# Hi to all all the way from northern Spain



## SpanishFlyer (Aug 12, 2021)

Well yes I'm here in Asturias enjoying the rain (as usual).

Searching the web I found this group and thought I might blend in with you guys.

I was actually looking for a Meross Smart Wi-Fi forum, but there doesn't seem to be one.

Anyway, the thing is I have 10 of those smart switches (16A 3680W), plugged all over the house and using my Wi-Fi that covers my whole house thanks to having two ASUS ZenWiFi XT8 and no matter how I set them (I mean the Meross), there are always 2 or three plugs that for some reason do not work; not always the same ones, but it is a real pain in the neck. In order to restore them I need to create a new profile, going through the whole instalation process. Some times the Inaccesible plugs start working again with me doing nothing, but most of the times they are plugged to important elements in the house such as hot water, kitchen appliances, main lights, that I need to have them running, specially now that I have them configured so I don't go over my Solar Panel production at any time.
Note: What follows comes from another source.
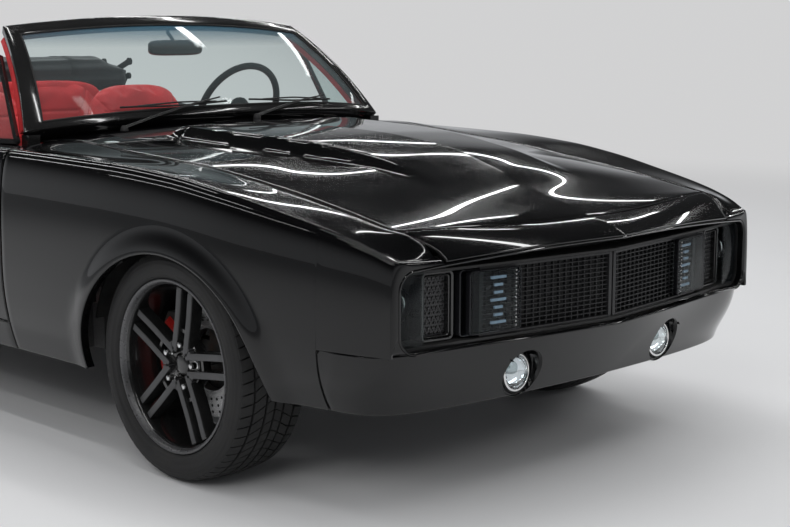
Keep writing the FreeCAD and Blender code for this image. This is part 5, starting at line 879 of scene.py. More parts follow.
def tail_place(low, high, inset=11.0, proud=0.0):
    """Place function of the tail's face: u is a distance across, stretched near the ends."""
    def place(u, v):
        z = low + (high - low) * v
        y = tail_face_y(u, z)
        half = flank_x(np.minimum(y, TAIL_Y), z) - inset
        far = np.abs(u)
        x = np.where(far <= 720, far, 720 + (far - 720) * (half - 720) / 100)
        x = np.sign(u) * x
        return x, tail_face_y(x, z) + proud, z
    return place


def tail_top_place(u, v):
    start = axle(LID_REAR) + GAP
    x = u * (seam_x(TAIL_Y) - 0.8)
    z1 = crown_z(TAIL_Y) - 29.0
    end = tail_face_y(x, z1) - 0.5
    y = start + (end - start) * v
    z0 = top_z(x, start)
    return x, y, z0 + (z1 - z0) * (0.25 * v + 0.75 * v ** 2.2)


def tail_corners():
    """The rounded end of a quarter panel, turned in to the tail's face."""
    rows = []
    for z in np.linspace(float(bottom_z(TAIL_Y)) + 1, float(crown_z(TAIL_Y)) - 12, 60):
        x0 = float(flank_x(TAIL_Y, z)) - 4.0
        depth = TAIL_Y - float(tail_face_y(x0, z))
        x1 = x0 - 26 - 0.40 * depth
        a, b = np.array([x0, TAIL_Y - 0.6, z]), np.array([x1, float(tail_face_y(x1, z)) + 1.0, z])
        turn = np.array([x0 * 0.62 + x1 * 0.38, TAIL_Y - 0.7 - 0.10 * depth, z])
        rows.append([a * (1 - t) ** 2 + turn * 2 * t * (1 - t) + b * t * t for t in np.linspace(0, 1, 14)])
    outer = np.array(rows)
    return close_grids(outer, outer - np.array([0.0, 4.0, 0.0]), not tends_to(outer, 1))


def build_rear():
    skin = panel_arrays(tail_top_place, np.linspace(-1, 1, 61), np.linspace(0, 1, 14), 1240.0, 80.0, 8.0, 3.0,
                        (0, 0.3, 1))
    single("tail_top_skin", "paint", "body", skin, 30.0)
    pair("tail_corner", "paint", "body", tail_corners(), 40)
    skin = panel_arrays(deck_place(axle(DECK_FRONT), axle(LID_FRONT) - GAP, 0.8), np.linspace(-1, 1, 61),
                        np.linspace(0, 1, 22), 1300.0, 324.0, 9.0, 3.5, (0, 0, 1))
    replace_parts(single("deck_skin", "paint", "body", skin, 30.0), "rear_deck")
    skin = panel_arrays(deck_place(axle(LID_FRONT), axle(LID_REAR), GAP), np.linspace(-1, 1, 61),
                        np.linspace(0, 1, 50), 1200.0, 818.0, 15.0, 4.0, (0, 0, 1))
    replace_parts(single("trunk_skin", "paint", "trunk_lid", skin, 30.0), "trunk_lid")
    bars = [LAMP_X - LAMP_HALF, LAMP_X - LAMP_BAR / 2, LAMP_X + LAMP_BAR / 2, LAMP_X + LAMP_HALF]
    across = np.unique(np.round(np.concatenate([np.linspace(0, 820, 42), bars]), 3))
    across = np.concatenate([-across[:0:-1], across])
    low, high = TAIL_SPLIT + 0.3, crown_z(TAIL_Y) - 30
    rows = np.unique(np.concatenate([np.linspace(low, high, 24), [LAMP_LOW, LAMP_HIGH]]))

    def lamp_holes(x, y, z):
        far = np.abs(np.abs(x) - LAMP_X)
        return (far < LAMP_HALF) & (far > LAMP_BAR / 2) & (z > LAMP_LOW) & (z < LAMP_HIGH)
    skin = panel_arrays(tail_place(low, high), across, (rows - low) / (high - low), 1640.0, 215.0, 14.0, 3.0,
                        (0, 1, 0), cut=lamp_holes)
    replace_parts(single("tail_skin", "paint", "body", skin, 34.0), "tail_panel")
    low = float(bottom_z(TAIL_Y))
    skin = panel_arrays(tail_place(low, TAIL_SPLIT), np.linspace(-820, 820, 165), np.linspace(0, 1, 34), 1640.0,
                        265.0, 14.0, 3.5, (0, 1, 0), holes=[(-PIPE_X, PIPE_Z, PIPE_R), (PIPE_X, PIPE_Z, PIPE_R)])
    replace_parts(single("roll_pan_skin", "paint", "body", skin, 34.0), "rear_roll_pan")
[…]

I have even tried giving each and every Meross plug a fixed IP on my ASUS routers, but they fail in the exact same manner. If I only knew what the problem was.....
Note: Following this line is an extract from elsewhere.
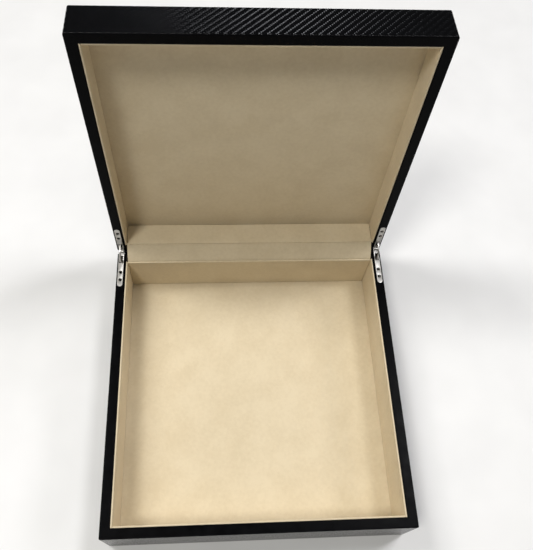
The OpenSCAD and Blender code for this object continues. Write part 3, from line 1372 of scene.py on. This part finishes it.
@dataclass
class FlockSheet:
    """The flocked sheet glued over the folded wrap under the base."""

    tray: Tray
    corner_r: float = 3.0 * MM
    least_r: float = 0.1 * MM
    edge_r: float = 0.25 * MM
    border: float = 3.0 * MM

    def build(self) -> Object:
        """Makes the sheet.

        Returns:
            The finished piece.
        """
        low, high = self.tray.boxes["flock_sheet"]
        edge = arc((self.edge_r, low.z + self.edge_r), self.edge_r, 180, 270, 4)
        profile = [(0.0, high.z), *edge, (self.border, low.z)]
        rings = []
        for inset, z in profile:
            corner_r = max(self.corner_r - inset, self.least_r)
            rings.append([Vector((*p, z)) for p in rounded(high.x - inset, high.y - inset, corner_r)])
        draft = Draft()
        rows = draft.loft(rings, lengths([*rings[0], rings[0][0]]), lengths(profile), True)
        for row in (rows[0], rows[-1]):
            draft.panel(row)
        piece = draft.finished("base_flocked_sheet", FLOCK, self.tray.place)
        return dress(piece, "base", "black_flock", "base_flock_sheet")


# ---- the studio ----


def aimed(spot: Vector, target: Vector, roll: float = 0.0) -> Matrix:
    """Puts a lamp or a camera at a spot, turns it to a target and rolls it by some degrees."""
    turn = (target - spot).to_track_quat("-Z", "Y").to_matrix().to_4x4()
    return Matrix.Translation(spot) @ turn @ Matrix.Rotation(math.radians(roll), 4, "Z")


@dataclass(frozen=True)
class Lamp:
    """One soft round light: the compass direction and height that it shines from, its size and its power.

    Attributes:
        compass: Degrees round from the front of the box: 90 is its left, 180 its rear and 270 its right.
        height: Degrees above the tabletop.
    """

    name: str
    compass: float
    height: float
    size: float
    watts: float
    colour: str
    away: float = 2.5

    def build(self, target: Vector) -> None:
        """Makes the light, facing a target."""
        round_by, up_by = math.radians(self.compass), math.radians(self.height)
        flat = math.cos(up_by)
        way = Vector((-math.sin(round_by) * flat, -math.cos(round_by) * flat, math.sin(up_by)))
        data = bpy.data.lights.new(self.name, "AREA")
        data.shape, data.size, data.energy = "DISK", self.size, self.watts
        data.color = linear(self.colour)[:3]
        link(self.name, data).matrix_world = aimed(target + way * self.away, target)


@dataclass
class Studio:
    """A pale tabletop, soft light and the camera.

    Attributes:
        lit: The point that the lamps face.
        sky_rise: Height on the sky's unit ball at which it is brightest.
    """

    eye: Vector = field(default_factory=lambda: Vector((-0.0325, -0.1839, 0.6228)))
    looks_at: Vector = field(default_factory=lambda: Vector((0.0086, 0.1145, 0.0550)))
    roll: float = 6.23
    lens: float = 42.82
    sensor: float = 36.0
    shift: Point = (0.0125, -0.0163)
    clip: Point = (0.01, 50.0)
    floor_half: float = 6.0
    lit: Vector = field(default_factory=lambda: Vector((0, 0, 0.06)))
    lamps: tuple[Lamp, ...] = (
        Lamp("left_window", 110, 51, 0.55, 11.8, "#FFFDFA"),
        Lamp("left_high", 118, 61, 0.55, 15.4, "#FEFDFC"),
        Lamp("key", 50, 67, 0.55, 22.2, "#FFFDF8"),
        Lamp("rear_right", 244, 67, 0.55, 18.6, "#FDFDFF"),
        Lamp("right_low", 247, 38, 0.55, 12.6, "#FBFAFF"),
        Lamp("front_high", 330, 75, 0.55, 4.2, "#FFFDFA"),
        Lamp("rear_window", 176, 17, 0.4, 2.4, "#F6F8FF"),
    )
    sky_colour: str = "#FFFDF8"
    sky_top: float = 0.05
    sky_side: float = 0.03
    sky_rise: float = 0.9

    def camera(self) -> None:
        """Makes the camera and makes it the scene's."""
        data = bpy.data.cameras.new("camera")
        data.lens, data.sensor_width = self.lens, self.sensor
        data.shift_x, data.shift_y = self.shift
        data.clip_start, data.clip_end = self.clip
        camera = link("camera", data)
        camera.matrix_world = aimed(self.eye, self.looks_at, self.roll)
        bpy.context.scene.camera = camera

    def floor(self) -> None:
        """Makes the tabletop."""
        half = self.floor_half
        data = bpy.data.meshes.new("tabletop")
        corners = [(-half, -half, 0), (half, -half, 0), (half, half, 0), (-half, half, 0)]
        data.from_pydata(corners, [], [(0, 1, 2, 3)])
        data.materials.append(TABLE.material())
        link("tabletop", data)

    def sky(self) -> None:
        """Makes the soft light of a pale room: brighter above than at the sides."""
        world = bpy.data.worlds.new("room")
        world.use_nodes = True
        tree = world.node_tree
        tree.nodes.clear()
        way = add_node(tree, "ShaderNodeTexCoord").outputs["Generated"]
        height = add_node(tree, "ShaderNodeSeparateXYZ", {0: way}).outputs["Z"]
        span = {"From Min": 0.0, "From Max": self.sky_rise, "To Min": self.sky_side, "To Max": self.sky_top}
        level = add_node(tree, "ShaderNodeMapRange", {"Value": height, **span}).outputs["Result"]
        glow = {"Color": linear(self.sky_colour), "Strength": level}
        light = add_node(tree, "ShaderNodeBackground", glow).outputs["Background"]
        add_node(tree, "ShaderNodeOutputWorld", {"Surface": light})
        bpy.context.scene.world = world
        bpy.context.scene.view_settings.view_transform = "Standard"

    def build(self) -> None:
        """Sets up the whole studio."""
        self.camera()
        self.floor()
        for lamp in self.lamps:
            lamp.build(self.lit)
        self.sky()


def main() -> None:
    """Builds the studio and the box, and reports each piece."""
    logging.basicConfig(level=logging.INFO, format="%(message)s")
    hinging = Hinging.from_frame()
    base, lid = (Tray.from_frame(body, hinging) for body in ("base", "lid"))
    Studio().build()
    pieces = LinedTray(base, open_under=True).build() + LinedTray(lid, open_under=False).build()
    pieces += [FlockSheet(base).build(), Gusset(base, lid).build(), Spine(base, lid).build()]
    pieces += Hardware().build((base, lid))
    for piece in pieces:
        log.info("%s: %d faces", piece.name, len(piece.data.polygons))


if __name__ == "__main__":
    main()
The thing is, that I can't go on like this, and my guess is that changing the smart plug brand will be the same (apart from the cash involved in such a change), but I is just that I don't know what to do. I hope there someone is in this forum who has been through this and can help me out.

Best regards,

Spanish Flyer


----------



## DavecUK (Aug 6, 2013)

I have 6 Meross smart plugs running and no problems. Ensure the firmware us up to date. Then ensure the wireless router is up to the job, well located and perhaps change the band it's transmitting on.

Some WiFi routers are much better than others...


----------



## MediumRoastSteam (Jul 7, 2015)

SpanishFlyer said:


> I have even tried giving each and every Meross plug a fixed IP on my ASUS routers, but they fail in the exact same manner


 Try separating the 5GHZ and 2.4GHZ bands, thus removing the "smart" routing option - see if it works.


----------